Homework Help: Exact arc length of ln x

1. Feb 28, 2012

Dylan6866

1. The problem statement, all variables and given/known data

Use the integration tables to find the exact arc length of the curve
f(x)=ln x 1≤x≤e

Reference the table number formula used

Then approx. your answer and compare that to the approx. "straight line distance" between 2 points

coordinates of two points (1,0) (e,1)

2. Relevant equations
∫sqrt(1+(f'(x))^2)

distance formula I'm guessing?

3. The attempt at a solution
y = ln(x)
y' = (1/x)

L = ∫ (1 to e) [ sqrt(1 + (1/x)^2) ] dx
L = ∫ (1 to e) [ sqrt(1 + (1/x)^2) ] dx

= ∫(1 to e) [ sqrt(1 + (1/x^2)) ] dx
= ∫ (1 to e) [ sqrt( (x^2 + 1) / x^2) ) ] dx
=∫ (1 to e) [(1/x)*sqrt(x^2 + 1) ] dx

Integral # 28
∫ [(1/u)sqrt(a^2 + u^2)] du
= sqrt(a^2 + u^2) - a*ln | [a + sqrt(a^2 + u^2)] / u] | + C

In this integral, a = 1 and u = x

Int (1 to e) [(1/x)*sqrt(x^2 + 1) ] dx =
sqrt(1 + x^2) - ln | [1 + sqrt(1 + x^2)] / x] | (1 to e)

=
sqrt(1 + e^2) - ln | [1 + sqrt(1 + e^2)] / e] |
=
sqrt(2) - ln | [1 + sqrt(2)]] |

0.53

straight line =1.98

Is this right?

2. Feb 28, 2012

SammyS

Staff Emeritus
Isn't a straight line the shortest distance between two pints?
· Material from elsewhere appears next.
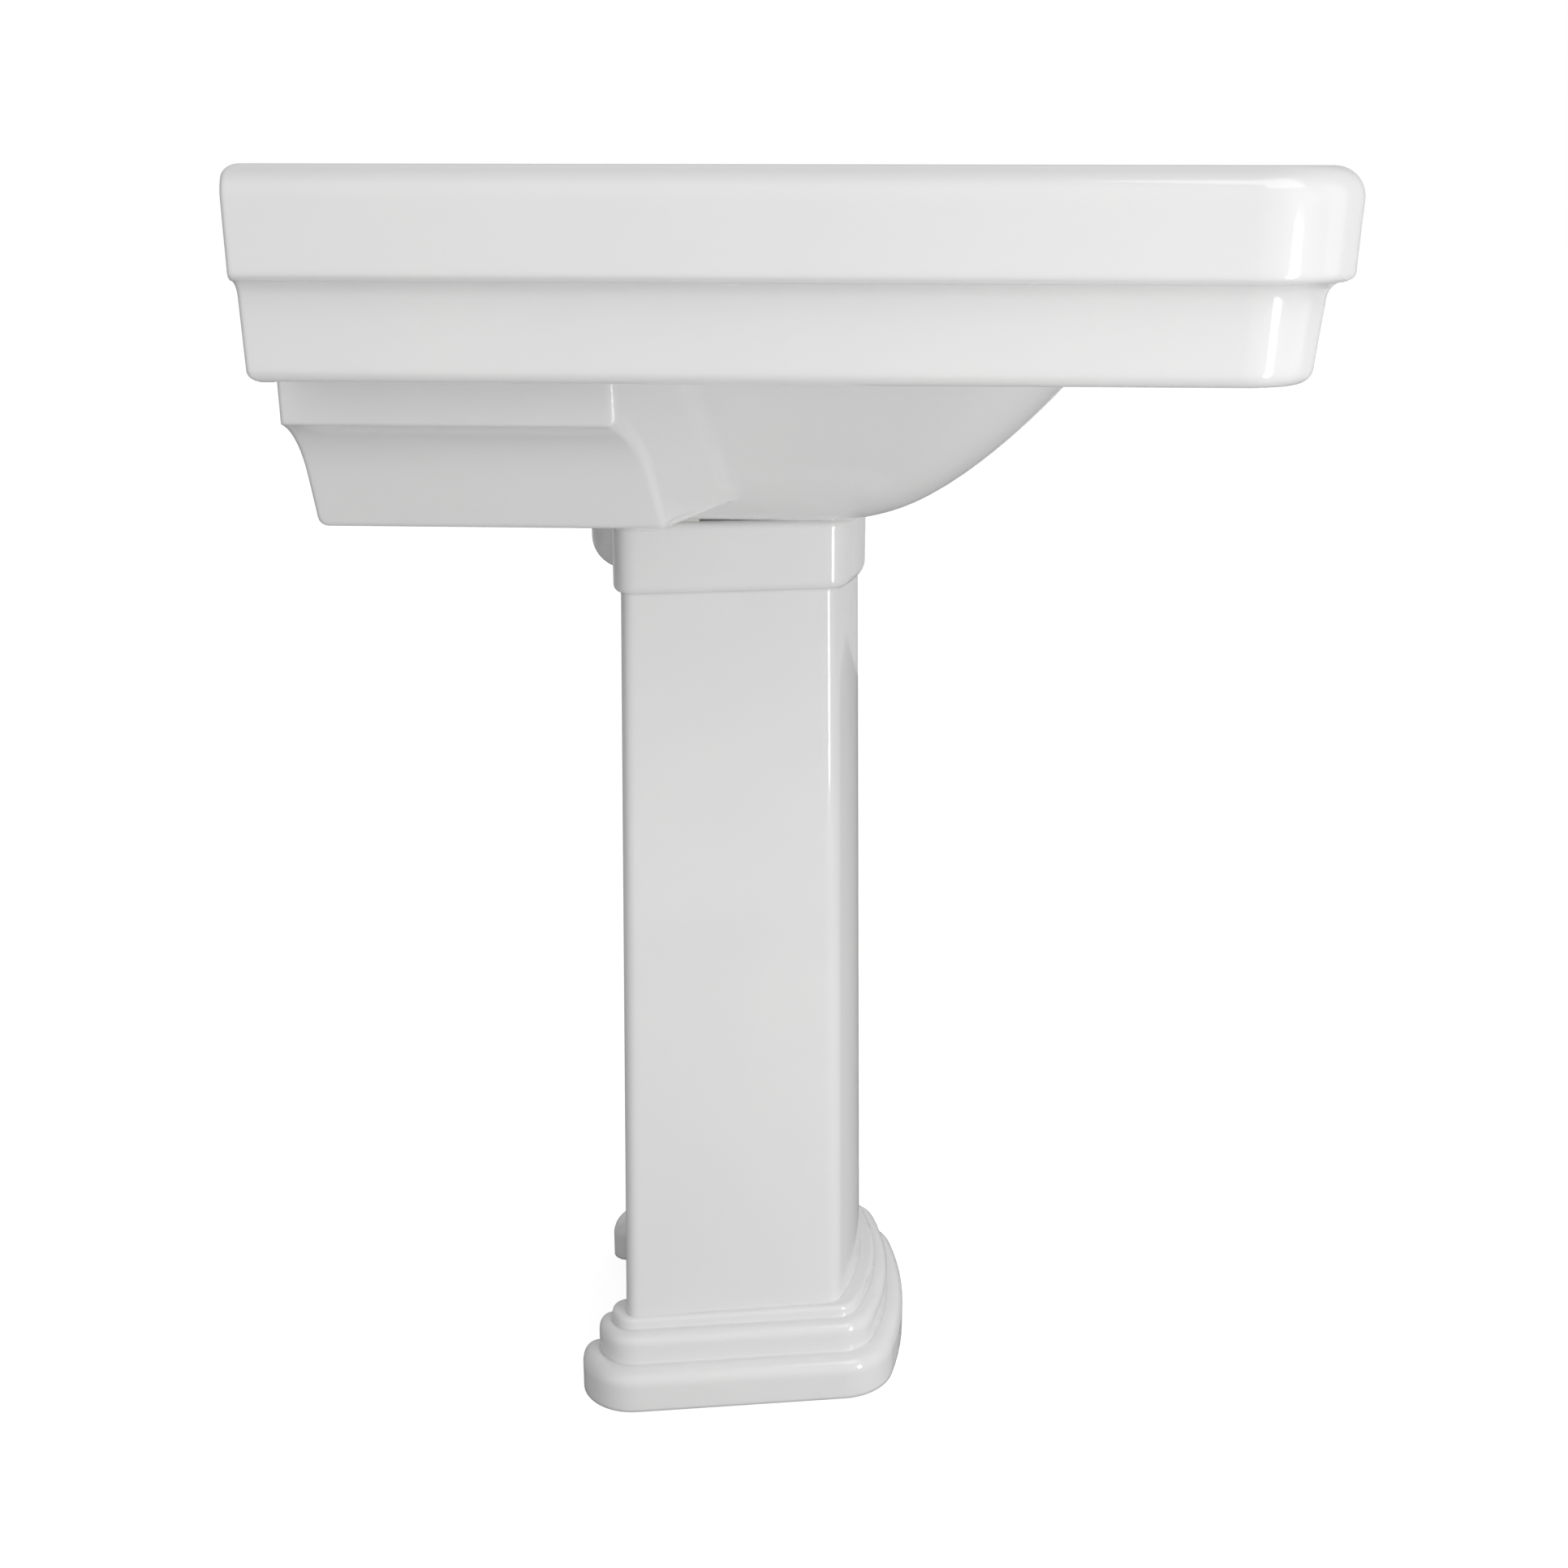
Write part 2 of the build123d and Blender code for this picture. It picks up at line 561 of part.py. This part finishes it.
with BuildPart() as stopper_cartridge:
    with BuildSketch(Plane.XY.offset(HUB_BOTTOM_Z)):
        with Locations((0, DRAIN_Y)):
            Circle(HUB_R)
    extrude(amount=HUB_TOP_Z - HUB_BOTTOM_Z)
    with BuildSketch(Plane.XY.offset(HUB_BOTTOM_Z)):
        with Locations((0, DRAIN_Y)):
            with PolarLocations(0, 3, start_angle=90):
                Rectangle(DRAIN_BORE_R - FIT, FIN_T, align=(Align.MIN, Align.CENTER))
    extrude(amount=(HUB_TOP_Z - HUB_BOTTOM_Z) / 2)
    with Locations((0, DRAIN_Y, HUB_TOP_Z)):
        Hole(STEM_R + STEM_FIT)

spring_low = HUB_TOP_Z + SPRING_WIRE_R + FIT
spring_high = spring_top - SPRING_WIRE_R - FIT
with BuildPart() as stopper_spring:
    with BuildLine() as coil:
        Helix(
            pitch=(spring_high - spring_low) / SPRING_TURNS,
            height=spring_high - spring_low,
            radius=SPRING_R,
            center=(0, DRAIN_Y, spring_low),
        )
    with BuildSketch(Plane(coil.line @ 0, z_dir=coil.line % 0)):
        Circle(SPRING_WIRE_R)
    sweep(is_frenet=True)

# ---- Tailpiece and bottle trap ----
tail_top = DRAIN_BOTTOM_Z + TAIL_COLLAR_H
tail_outer = ring(TAIL_BORE_R, TAIL_R, TAIL_BOTTOM_Z, tail_top)
tail_collar = ring(TAIL_BORE_R, DRAIN_BORE_R - FIT, DRAIN_BOTTOM_Z, tail_top)
with BuildPart() as tailpiece:
    add(tail_outer)
    add(tail_collar)

tailpiece_seal = ring(TAIL_BORE_R, DRAIN_BORE_R - FIT, tail_top, tail_top + TAIL_SEAL_T)

with BuildPart() as trap_body:
    with BuildSketch(Plane.XY.offset(BODY_BOTTOM_Z)):
        with Locations((0, DRAIN_Y)):
            Circle(BODY_R)
    extrude(amount=BODY_TOP_Z - BODY_BOTTOM_Z)
    fillet(trap_body.edges().group_by(Axis.Z)[-1], BODY_WALL)
    with BuildSketch(Plane.XY.offset(BODY_TOP_Z)):
        with Locations((0, DRAIN_Y)):
            Circle(NECK_R)
    extrude(amount=NECK_TOP_Z - BODY_TOP_Z)
    with BuildSketch(Plane.XZ.offset(-OUTLET_Y)):
        with Locations((0, OUTLET_Z)):
            Circle(OUTLET_PIPE_R)
    extrude(amount=OUTLET_Y - DRAIN_Y)
    with BuildSketch(Plane.XY.offset(BODY_BOTTOM_Z)):
        with Locations((0, DRAIN_Y)):
            Circle(BODY_R - BODY_WALL)
    extrude(amount=BODY_TOP_Z - BODY_WALL - BODY_BOTTOM_Z, mode=Mode.SUBTRACT)
    with BuildSketch(Plane.XY.offset(BODY_BOTTOM_Z)):
        with Locations((0, DRAIN_Y)):
            Circle(TAIL_R + FIT)
    extrude(amount=NECK_TOP_Z - BODY_BOTTOM_Z, mode=Mode.SUBTRACT)
    with BuildSketch(Plane.XZ.offset(-OUTLET_Y)):
        with Locations((0, OUTLET_Z)):
            Circle(OUTLET_BORE_R)
    extrude(amount=OUTLET_Y - DRAIN_Y, mode=Mode.SUBTRACT)


def slip_nut(place, shoulder_r, bore_r):
    """A ribbed slip-joint nut whose lip faces along the place's normal."""
    with BuildPart(mode=Mode.PRIVATE) as nut:
        with BuildSketch(place):
            Circle(SLIP_NUT_R)
            with PolarLocations(SLIP_NUT_R, GRIP_COUNT):
                Circle(GRIP_R)
        extrude(amount=SLIP_NUT_H)
        with BuildSketch(place):
            Circle(shoulder_r)
        extrude(amount=SLIP_NUT_H - SLIP_LIP_T, mode=Mode.SUBTRACT)
        with BuildSketch(place):
            Circle(bore_r)
        extrude(amount=SLIP_NUT_H, mode=Mode.SUBTRACT)
    return nut.part


trap_inlet_washer = ring(TAIL_R + FIT, NECK_R, NECK_TOP_Z, NECK_TOP_Z + SLIP_WASHER_T)
inlet_low = NECK_TOP_Z + SLIP_WASHER_T + SLIP_LIP_T - SLIP_NUT_H
trap_inlet_nut = slip_nut(Plane((0, DRAIN_Y, inlet_low)), NECK_R + FIT, TAIL_R + 2 * FIT)

outlet_back = Plane(origin=(0, OUTLET_Y, OUTLET_Z), x_dir=(1, 0, 0), z_dir=(0, 1, 0))
with BuildPart() as trap_outlet_washer:
    with BuildSketch(outlet_back):
        Circle(OUTLET_PIPE_R)
        Circle(OUTLET_BORE_R, mode=Mode.SUBTRACT)
    extrude(amount=SLIP_WASHER_T)

outlet_low = OUTLET_Y + SLIP_WASHER_T + SLIP_LIP_T - SLIP_NUT_H
outlet_place = Plane(origin=(0, outlet_low, OUTLET_Z), x_dir=(1, 0, 0), z_dir=(0, 1, 0))
trap_outlet_nut = slip_nut(outlet_place, OUTLET_PIPE_R + FIT, OUTLET_BORE_R)

cup_ledge_z = BODY_BOTTOM_Z - CUP_SEAL_T
with BuildPart() as trap_cup:
    with BuildSketch(Plane((0, DRAIN_Y, CUP_BOTTOM_Z))):
        Circle(CUP_R)
        with PolarLocations(CUP_R, 2 * GRIP_COUNT):
            Circle(GRIP_R)
    extrude(amount=CUP_TOP_Z - CUP_BOTTOM_Z)
    fillet(trap_cup.edges().group_by(Axis.Z)[0], GRIP_R / 3)
    with BuildSketch(Plane((0, DRAIN_Y, CUP_BOTTOM_Z + CUP_WALL))):
        Circle(BODY_R - BODY_WALL)
    extrude(amount=CUP_TOP_Z - CUP_BOTTOM_Z, mode=Mode.SUBTRACT)
    with BuildSketch(Plane((0, DRAIN_Y, cup_ledge_z))):
        Circle(BODY_R + FIT)
    extrude(amount=CUP_TOP_Z - cup_ledge_z, mode=Mode.SUBTRACT)

trap_cup_seal = ring(BODY_R - BODY_WALL, BODY_R, cup_ledge_z, BODY_BOTTOM_Z)

PIECES = {
    "basin": basin.part,
    "pedestal": pedestal.part,
    "rest_pads": rest_pads.part,
    "drain_body": drain_body.part,
    "flange_gasket": flange_gasket,
    "lower_gasket": lower_gasket,
    "friction_washer": friction_washer,
    "drain_locknut": drain_locknut.part,
    "stopper_cap": stopper_cap.part,
    "stopper_cap_seal": stopper_cap_seal,
    "stopper_stem": stopper_stem.part,
    "stopper_cartridge": stopper_cartridge.part,
    "stopper_spring": stopper_spring.part,
    "tailpiece": tailpiece.part,
    "tailpiece_seal": tailpiece_seal,
    "trap_body": trap_body.part,
    "trap_inlet_nut": trap_inlet_nut,
    "trap_inlet_washer": trap_inlet_washer,
    "trap_cup": trap_cup.part,
    "trap_cup_seal": trap_cup_seal,
    "trap_outlet_nut": trap_outlet_nut,
    "trap_outlet_washer": trap_outlet_washer.part,
}
for piece_name, piece in PIECES.items():
    finish(piece, piece_name)
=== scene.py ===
import json
from math import cos, radians, sin

import bpy
from mathutils import Matrix, Vector


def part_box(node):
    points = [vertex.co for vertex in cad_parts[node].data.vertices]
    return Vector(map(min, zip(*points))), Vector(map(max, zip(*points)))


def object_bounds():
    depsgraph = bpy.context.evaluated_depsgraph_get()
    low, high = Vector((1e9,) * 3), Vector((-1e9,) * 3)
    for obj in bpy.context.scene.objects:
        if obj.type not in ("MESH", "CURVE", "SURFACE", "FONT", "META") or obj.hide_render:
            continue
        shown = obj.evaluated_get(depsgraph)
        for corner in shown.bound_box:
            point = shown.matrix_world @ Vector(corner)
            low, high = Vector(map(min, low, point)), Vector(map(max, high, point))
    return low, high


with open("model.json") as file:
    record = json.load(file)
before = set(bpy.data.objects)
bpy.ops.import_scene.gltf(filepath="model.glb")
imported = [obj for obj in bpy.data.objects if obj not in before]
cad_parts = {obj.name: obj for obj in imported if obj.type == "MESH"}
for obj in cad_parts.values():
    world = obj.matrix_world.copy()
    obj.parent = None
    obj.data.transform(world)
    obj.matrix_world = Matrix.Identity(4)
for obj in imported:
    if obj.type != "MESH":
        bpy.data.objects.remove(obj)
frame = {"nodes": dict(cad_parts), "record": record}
cad_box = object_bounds()


# ---- Materials ----
NOISE_USUAL_LOW = 0.3
NOISE_USUAL_HIGH = 0.7
GLAZE_SOFTNESS = 0.004


class Finish:
    """A material under construction: its node tree and its surface shader."""

    def __init__(self, name, color, roughness, metallic=0.0):
        self.material = bpy.data.materials.new(name)
        self.material.use_nodes = True
        self.tree = self.material.node_tree
        self.shader = self.tree.nodes["Principled BSDF"]
        self.shader.inputs["Base Color"].default_value = (*color, 1.0)
        self.shader.inputs["Roughness"].default_value = roughness
        self.shader.inputs["Metallic"].default_value = metallic
        self.place = self.node("ShaderNodeTexCoord").outputs["Object"]

    def node(self, kind, **inputs):
        """A new node, with its inputs set to numbers or linked from other nodes' outputs."""
        made = self.tree.nodes.new(kind)
        for key, value in inputs.items():
            self.feed(made, key.replace("_", " "), value)
        return made

    def feed(self, node, key, value):
        """Sets an input of a node to a number, or links it from another node's output."""
        socket = node.inputs[key]
        if isinstance(value, bpy.types.NodeSocket):
            self.tree.links.new(value, socket)
        else:
            socket.default_value = value

    def noise(self, scale, detail=3.0, stretch=(1.0, 1.0, 1.0)):
        """Noise over the surface, with features about 1/scale metres across."""
        mapping = self.node("ShaderNodeMapping", Vector=self.place, Scale=stretch)
        texture = self.node("ShaderNodeTexNoise", Vector=mapping.outputs["Vector"], Scale=scale, Detail=detail)
        return texture.outputs["Fac"]

    def between(self, value, low, high):
        """A number that runs from low to high as a noise value runs over its usual range."""
        made = self.node("ShaderNodeMapRange", Value=value)
        made.inputs["From Min"].default_value = NOISE_USUAL_LOW
        made.inputs["From Max"].default_value = NOISE_USUAL_HIGH
        made.inputs["To Min"].default_value = low
        made.inputs["To Max"].default_value = high
        return made.outputs["Result"]

    def tones(self, value, low, high):
        """A colour that runs from low to high as a noise value runs over its usual range."""
        mix = self.node("ShaderNodeMix")
        mix.data_type = "RGBA"
        # A colour mix has its factor in socket 0, its colours in 6 and 7, and its result in output 2.
        self.tree.links.new(self.between(value, 0.0, 1.0), mix.inputs[0])
        mix.inputs[6].default_value = (*low, 1.0)
        mix.inputs[7].default_value = (*high, 1.0)
        self.feed(self.shader, "Base Color", mix.outputs[2])

    def soften(self, radius):
        """Rounds the look of every edge and crease, as a melted glaze does. Gives the normal."""
        bevel = self.node("ShaderNodeBevel", Radius=radius)
        bevel.samples = 8
        return bevel.outputs["Normal"]

    def bumps(self, *layers, normal=None):
        """Stacks bump layers of (height, strength, distance) and gives them to the shader."""
        for height, strength, distance in layers:
            bump = self.node("ShaderNodeBump", Height=height, Strength=strength, Distance=distance)
            if normal is not None:
                self.feed(bump, "Normal", normal)
            normal = bump.outputs["Normal"]
        self.feed(self.shader, "Normal", normal)


def make_china():
    """Vitreous china under a clear gloss glaze, with the glaze's slow waves and a few pinholes."""
    made = Finish("china", (0.86, 0.86, 0.86), 0.07)
    made.tones(made.noise(7.0), (0.846, 0.848, 0.848), (0.868, 0.867, 0.863))
    made.feed(made.shader, "Roughness", made.between(made.noise(40.0), 0.05, 0.09))
    made.feed(made.shader, "IOR", 1.53)
    made.bumps(
        (made.noise(22.0, 2.0), 0.25, 0.0004),
        (made.noise(260.0, 2.0), 0.12, 0.00005),
        normal=made.soften(GLAZE_SOFTNESS),
    )
    return made.material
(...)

You only evaluated the anti-derivative at x = e, not at x = 1.

3. Feb 28, 2012

Dylan6866

Yes, so the distance formula would be right?

And I evauluated it again, the answer should be ≈ 2.

But, is the integration correct?

4. Feb 28, 2012

SammyS

Staff Emeritus
It is if the integral table is correct. You appear to have used it correctly.